Eventually the young woman became interested in Montessori pedagogy. To her amazement, she found the theory to be an endless source of discoveries, revelations and unadulterated delight. Her cheerful interest in the Montessori autodidactic materials - so intellectually glamorous, so attractive - gradually changed to profound respect, akin to reverence.
She found the underpinnings of the Prepared Environments mesmerising in their scientific aptness. Here was the ultimate milieu divin that would enable children to distinguish essential from non-essential, making this distinction an enduring habit of the mind. A place that of its nature eschewed boredom and the easy melancholy of incomplete experience to be sloughed off like so much fluff. An environment rooted in reality, unconditionally allowing the possibility to discern truth, and recognise fabrication.

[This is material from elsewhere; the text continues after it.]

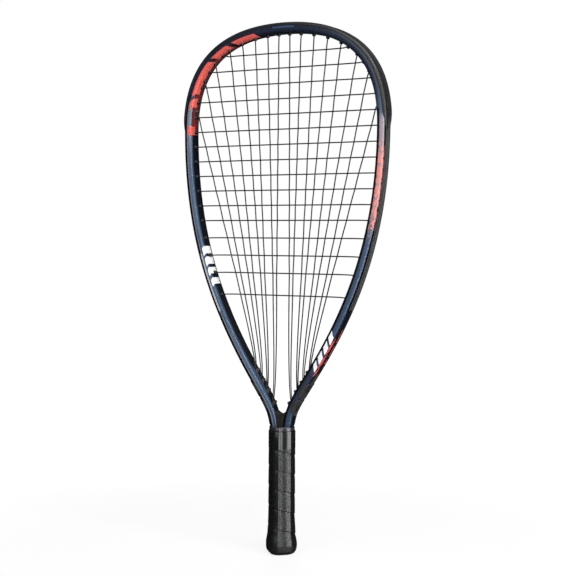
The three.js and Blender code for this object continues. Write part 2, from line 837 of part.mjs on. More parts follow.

Our truths and our fabrications are inextricably entwined, forming a tissue woven from natural and artificial fibres. Our days and months and years are based on the observable reality of cyclical phenomena. Our sub-dividing and grouping of them into weeks, centuries and millennia is a convenient human arrangement providing structures to hold our history; to prepare our secular and religious celebrations; to measure the passage of time and the passage of life.

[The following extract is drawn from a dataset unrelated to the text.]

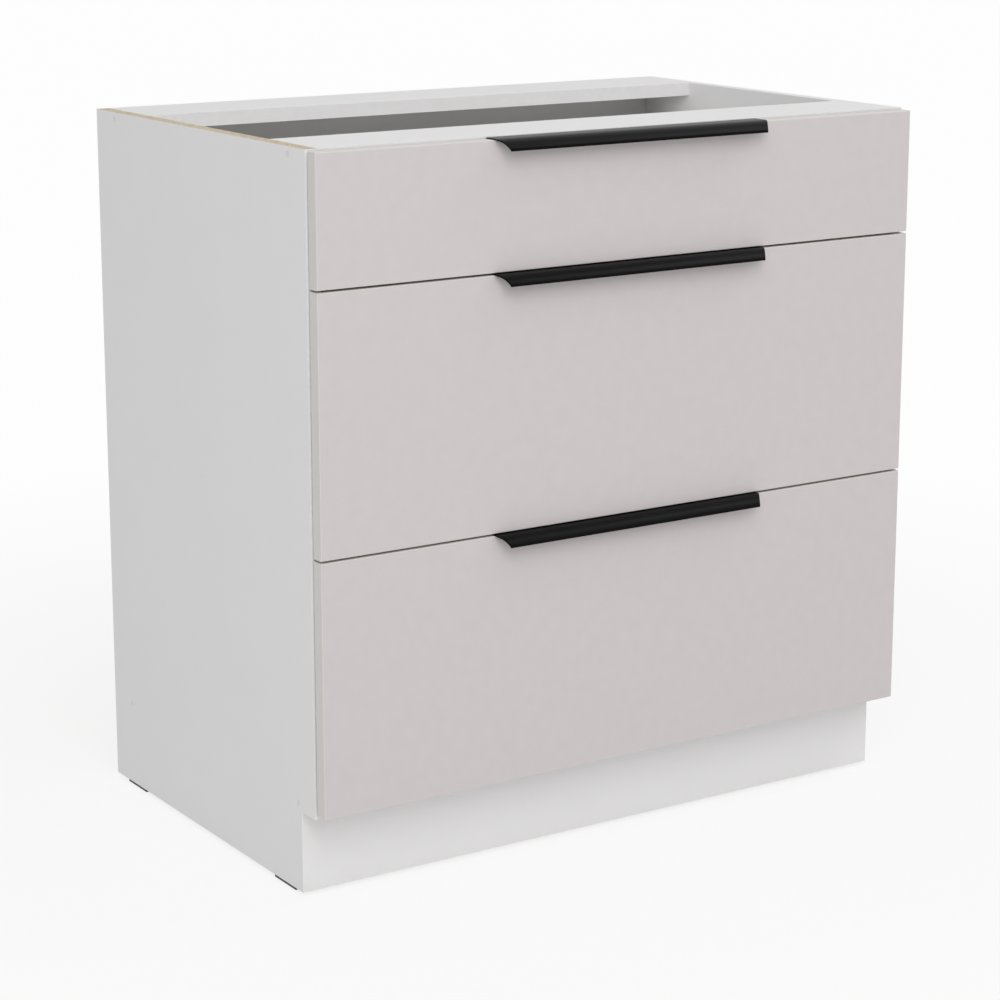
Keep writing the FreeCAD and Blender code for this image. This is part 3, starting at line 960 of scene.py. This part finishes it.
# %% Turn and place a shape
def turned_copies(shape, placed):
    """A shape that runs along +Z, turned to each direction and moved to each place."""
    points, faces = shape
    groups = []
    for place, direction in placed:
        turn = Vector((0, 0, 1)).rotation_difference(Vector(direction)).to_matrix()
        groups.append(points @ np.array(turn).T + np.array(place))
    steps = np.arange(len(groups))[:, None, None] * len(points)
    return np.concatenate(groups), (faces[None, :, :] + steps).reshape(-1, 4)


def both_hands(placed):
    """The places and directions, and their mirror images in the middle plane."""
    mirror = np.array([-1, 1, 1])
    return placed + [(np.array(place) * mirror, np.array(way) * mirror) for place, way in placed]


def from_edge(x, depth, z):
    """Point from a width and a depth behind the front edges, in millimetres, and a height."""
    return (x * millimetre, front_edge + depth * millimetre, z)


forwards, upwards, inwards, outwards = (0, -1, 0), (0, 0, 1), (1, 0, 0), (-1, 0, 0)
print("front edges of the boards at", round(front_edge, 4), "m")

# %% [markdown]
# Each drawer has four long screws through the box into its front, two short ones in each of
# its channels, and two short ones through the leg of its pull.

# %% Screws of each drawer
front_screw_place = (-251.5, 10)
front_screw_low = 26 * millimetre
front_screw_high = 16 * millimetre
channel_screw_x = -372.5
channel_screw_depths = (53, 353)
pull_screw_place = (-135.75, -0.5)
pull_screw_down = 7 * millimetre

for level in levels:
    box_low, box_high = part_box("box_front_" + level)
    heights = (box_low[2] + front_screw_low, box_high[2] - front_screw_high)
    placed = both_hands([(from_edge(*front_screw_place, z), forwards) for z in heights])
    points, faces = turned_copies(front_screw, placed)
    piece = make_piece("recessed_front_screws_" + level, points, faces, small_steel, 35)
    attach(piece, "drawer_" + level)
    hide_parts("front_screws_" + level)

    slide_low, slide_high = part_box("drawer_slides_" + level)
    slide_z = (slide_low[2] + slide_high[2]) / 2
    pull_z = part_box("drawer_front_" + level)[1][2] - pull_screw_down
    placed = [(from_edge(channel_screw_x, y, slide_z), inwards) for y in channel_screw_depths]
    placed.append((from_edge(*pull_screw_place, pull_z), forwards))
    points, faces = turned_copies(short_screw, both_hands(placed))
    piece = make_piece("recessed_short_screws_" + level, points, faces, small_steel, 35)
    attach(piece, "drawer_" + level)
    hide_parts("short_screws_" + level)
    print(level, "drawer: 4 front screws and", 2 * len(placed), "short ones")

# %% [markdown]
# The carcass has short screws too, two in each cabinet channel and two in each corner block
# behind the plinth. They share one node, so they become one piece.

# %% Screws of the carcass
wall_screw_x = -382.8
wall_screw_depths = (37, 261)
block_to_plinth = (-369.1, 48.4)
block_to_side = (-381, 60.3)
middle_block_to_plinth = (-7.1, 48.4)
middle_block_to_bottom = (-7.1, 60.3)
block_screw_up = 5.875 * millimetre
plinth_screw_down = 14.9 * millimetre
bottom_screw_down = 3 * millimetre

placed = []
for level in levels:
    slide_low, slide_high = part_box("cabinet_slides_" + level)
    slide_z = (slide_low[2] + slide_high[2]) / 2
    placed += [(from_edge(wall_screw_x, y, slide_z), outwards) for y in wall_screw_depths]
block_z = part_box("plinth_blocks")[0][2] + block_screw_up
placed.append((from_edge(*block_to_plinth, block_z), forwards))
placed.append((from_edge(*block_to_side, block_z), outwards))
placed = both_hands(placed)
under_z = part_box("bottom_panel")[0][2]
placed.append((from_edge(*middle_block_to_plinth, under_z - plinth_screw_down), forwards))
placed.append((from_edge(*middle_block_to_bottom, under_z - bottom_screw_down), upwards))
points, faces = turned_copies(short_screw, placed)
piece = make_piece("recessed_short_screws_carcass", points, faces, small_steel, 35)
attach(piece, "cabinet")
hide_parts("short_screws_carcass")
print("carcass:", len(placed), "short screws")

# %% [markdown]
# ## Caps
# The connectors that come through the sides are hidden under small plastic caps, faint
# round spots in the photograph. A cap is pressed in flush. Its rim is rounded and its face
# a little dished, which is what the eye catches, because the dish takes its light at other
# angles than the flat board round it.


# %% Build the caps
cap_rounding = 0.35 * millimetre
cap_x = -400
cap_depths = (37, 453)


def cap_shape(radius, dish, thickness):
    """Rings from the middle outwards: a shallow bowl, a quarter-round rim and a straight skirt.

    The bowl's depth at radius r is dish (1 - (r / inner)^2), the rim falls by its own width.
    """
    inner = radius - cap_rounding
    bowl = np.linspace(0, inner, 9)
    turn = np.linspace(0, math.pi / 2, 5)[1:]
    ring = np.concatenate([bowl, inner + cap_rounding * np.sin(turn), [radius, 0]])[:, None]
    dished = dish * (1 - (bowl / inner) ** 2)
    rounded = cap_rounding * (1 - np.cos(turn))
    depth = np.concatenate([dished, rounded, [thickness, thickness]])[:, None]
    angle = np.linspace(0, 2 * math.pi, spokes, endpoint=False)[None, :]
    points = np.stack([ring * np.cos(angle), ring * np.sin(angle), depth + 0 * angle], axis=-1)
    return points.reshape(-1, 3), grid_faces(len(ring), spokes, True)


cap = cap_shape(radius=3.7 * millimetre, dish=0.55 * millimetre, thickness=1.2 * millimetre)
heights = [sum(corner[2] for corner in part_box(name)) / 2 for name in ("front_rail", "bottom_panel")]
placed = [(from_edge(cap_x, depth, z), inwards) for depth in cap_depths for z in heights]
points, faces = turned_copies(cap, both_hands(placed))
caps = make_piece("dished_caps", points, faces, white_plastic, 60)
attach(caps, "cabinet")
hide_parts("screw_caps")
print("caps:", 2 * len(placed))

# %% [markdown]
# ## Floor and light
# The studio is plain: a wide white floor, an even white sky, one large soft lamp in front
# and a small one at the upper right, which draws a light line along each black pull. The
# lamps stay at a level at which a colour renders as it is written. To the camera, and in
# gloss, the sky is plain white and the floor nearly so, least of all near the cabinet, where
# it keeps a soft shadow.


# %% Floor
floor_reach = 60.0
floor_lines = 9


def stage_floor():
    """Flat square grid, far larger than the picture."""
    along = np.linspace(-floor_reach, floor_reach, floor_lines)
    x, y = np.meshgrid(along, along, indexing="xy")
    points = np.stack([x, y, np.zeros_like(x)], axis=-1)
    mesh = bpy.data.meshes.new("studio_floor")
    faces = grid_faces(floor_lines, floor_lines, False)
    mesh.from_pydata(points.reshape(-1, 3).tolist(), [], faces.tolist())
    floor = bpy.data.objects.new("studio_floor", mesh)
    bpy.context.scene.collection.objects.link(floor)
    return floor


floor = stage_floor()
floor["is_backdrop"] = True
print("floor reaches", tuple(floor.dimensions))

# %% [markdown]
# The floor is matt. What the camera and gloss see of it is mostly a white of its own, and
# the rest is lit and shaded as any floor is. Near the cabinet the lit share is larger.


# %% White of the floor
shadow_near, shadow_far = 0.5, 2.0


def seen_rays(holder):
    """1 for a ray of the camera, of a gloss or through a clear thing, and 0 for light itself."""
    rays = holder.node_tree.nodes.new("ShaderNodeLightPath")
    seen = reckon(holder, "MAXIMUM", rays.outputs["Is Camera Ray"], rays.outputs["Is Glossy Ray"])
    return reckon(holder, "MAXIMUM", seen, rays.outputs["Is Transmission Ray"])


def floor_finish(near_white, far_white):
    """Matt white floor that shows a share of pure white to camera, gloss and clear rays.

    The share grows between the two distances, so the shadow stays beside the cabinet.
    """
    finish = bpy.data.materials.new("studio_white")
    finish.use_nodes = True
    tree = finish.node_tree
    tree.nodes.clear()
    distance = tree.nodes.new("ShaderNodeVectorMath")
    distance.operation = "LENGTH"
    link(finish, tree.nodes.new("ShaderNodeTexCoord").outputs["Object"], distance.inputs[0])
    own_white = tree.nodes.new("ShaderNodeMapRange")
    own_white.interpolation_type = "SMOOTHSTEP"
    ends = {"From Min": shadow_near, "From Max": shadow_far, "To Min": near_white, "To Max": far_white}
    for end, value in ends.items():
        own_white.inputs[end].default_value = value
    link(finish, distance.outputs["Value"], own_white.inputs["Value"])
    matt = tree.nodes.new("ShaderNodeBsdfDiffuse")
    matt.inputs["Color"].default_value = (0.9, 0.9, 0.9, 1.0)
    glow = tree.nodes.new("ShaderNodeEmission")
    share = reckon(finish, "MULTIPLY", seen_rays(finish), own_white.outputs["Result"])
    mix = tree.nodes.new("ShaderNodeMixShader")
    link(finish, share, mix.inputs["Fac"])
    link(finish, matt.outputs["BSDF"], mix.inputs[1])
    link(finish, glow.outputs["Emission"], mix.inputs[2])
    output = tree.nodes.new("ShaderNodeOutputMaterial")
    link(finish, mix.outputs["Shader"], output.inputs["Surface"])
    return finish


floor.data.materials.append(floor_finish(near_white=0.8, far_white=0.97))
print("floor finish:", floor.data.materials[0].name)

# %% [markdown]
# The sky gives a little more than half of a full white's light, and the lamps add the rest.


# %% Sky and lamps
def even_sky(level_of_light):
    """World of one white: a set strength for the light it gives, and 1 where it is seen."""
    world = bpy.data.worlds.new("even_sky")
    bpy.context.scene.world = world
    world.use_nodes = True
    tree = world.node_tree
    sky = tree.nodes["Background"]
    strength = tree.nodes.new("ShaderNodeMapRange")
    strength.inputs["To Min"].default_value = level_of_light
    strength.inputs["To Max"].default_value = 1.0
    tree.links.new(seen_rays(world), strength.inputs["Value"])
    tree.links.new(strength.outputs["Result"], sky.inputs["Strength"])
    sky.inputs["Color"].default_value = (1.0, 1.0, 1.0, 1.0)


def soft_lamp(name, place, aim, size, watts):
    """Square lamp at a place, turned towards a point."""
    lamp = bpy.data.lights.new(name, "AREA")
    lamp.size = size
    lamp.energy = watts
    holder = bpy.data.objects.new(name, lamp)
    holder.location = place
    holder.rotation_euler = (Vector(aim) - Vector(place)).to_track_quat("-Z", "Y").to_euler()
    bpy.context.scene.collection.objects.link(holder)


even_sky(level_of_light=0.55)
soft_lamp("key_lamp", place=(-1.8, -3.9, 3.75), aim=(0.0, 0.0, 0.45), size=3.6, watts=110)
soft_lamp("rim_lamp", place=(1.9, -0.8, 2.9), aim=(0.0, -0.2, 0.6), size=0.8, watts=9)

# %% [markdown]
# ## Camera
# The photograph looks at the left front corner from a little above. Its uprights are
# upright, as with a shift lens. A camera with that much shift would lose the object in
# every other view, so this one tilts down instead, from the place and with the lens that
# put the cabinet's corners nearest to where the photograph has them.

# %% Set the camera
camera_place = (-1.746, -2.669, 1.135)
heading = math.radians(33.01)
tilt_down = math.radians(12.76)
focal_over_width = 2.727
picture_shift = -0.05

camera = bpy.data.objects.new("camera", bpy.data.cameras.new("camera"))
camera.data.lens = focal_over_width * camera.data.sensor_width
camera.data.shift_y = picture_shift
camera.location = camera_place
camera.rotation_euler = (math.pi / 2 - tilt_down, 0.0, -heading)
bpy.context.scene.collection.objects.link(camera)
bpy.context.scene.camera = camera
bpy.context.scene.view_settings.view_transform = "Standard"
print("lens:", round(camera.data.lens, 1), "mm")

# %% [markdown]
# ## Sizes
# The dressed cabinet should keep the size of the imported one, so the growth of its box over
# the imported box is printed.

# %% Write the sizes
undressed = [name for name, node in nodes.items() if not node.data.materials]
print("nodes without a finish:", undressed)
low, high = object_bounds()
print("grows by", [round((b - a) / millimetre, 2) for a, b in zip(cad_high, high)], "mm")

When contemplating the passage of life many of us stand aside and one step up to look upon the erratic mix of truths and half-truths, of certainties and specious absolutes that have guided our existence. We seek its essence, aware that we are a speck of living matter that has the good fortune of knowing it is a speck of living matter, part of an infinite universe, caught in the silent benevolence of endless time.
Then, we step back into the here and now and continue our daily doings, mingling eternal realities and human contrivances with the earnest playfulness that is characteristic of our species.
For a while though, the eternal realities linger and we ponder deeply on the raison d'être of our work, which happens to be that of the AMI. We read the Objectives of the Association Montessori Internationale as set out in Articles 3 and 4 of the Articles of Association, and wonder in a desultory way to what extent they are being furthered. Desultory not because of indifference, but because the series of clear, dry phrases in which they are couched do not even remotely convey the vital passion that engendered the AMI.
It is love of life and of the child as one of life's most magnificent expressions on our earth that caused the AMI to be created. Without this passion the AMI is devoid of its essence and becomes merely a fallow fabrication.
So what has this to do with a New Year's Message for 2001?
As always, AMI's most cordial good wishes go out its members, adherents, friends and supporters. However, this year, since for a portion of humanity it is a year that has been dealt a most auspicious and promising number, AMI would add an appeal to its season's salutations.
Please rekindle with us the fire that, at its inception, made the Montessori Movement a force on behalf of the children of the world. In these times of inordinate exposure to virtual reality, it is a vital necessity that they shall be allowed to follow their inner directives and given the freedom to achieve their immeasurable potential. The future of humanity and of our luminous planet depends upon their capacity to distinguish the essential from the non-essential.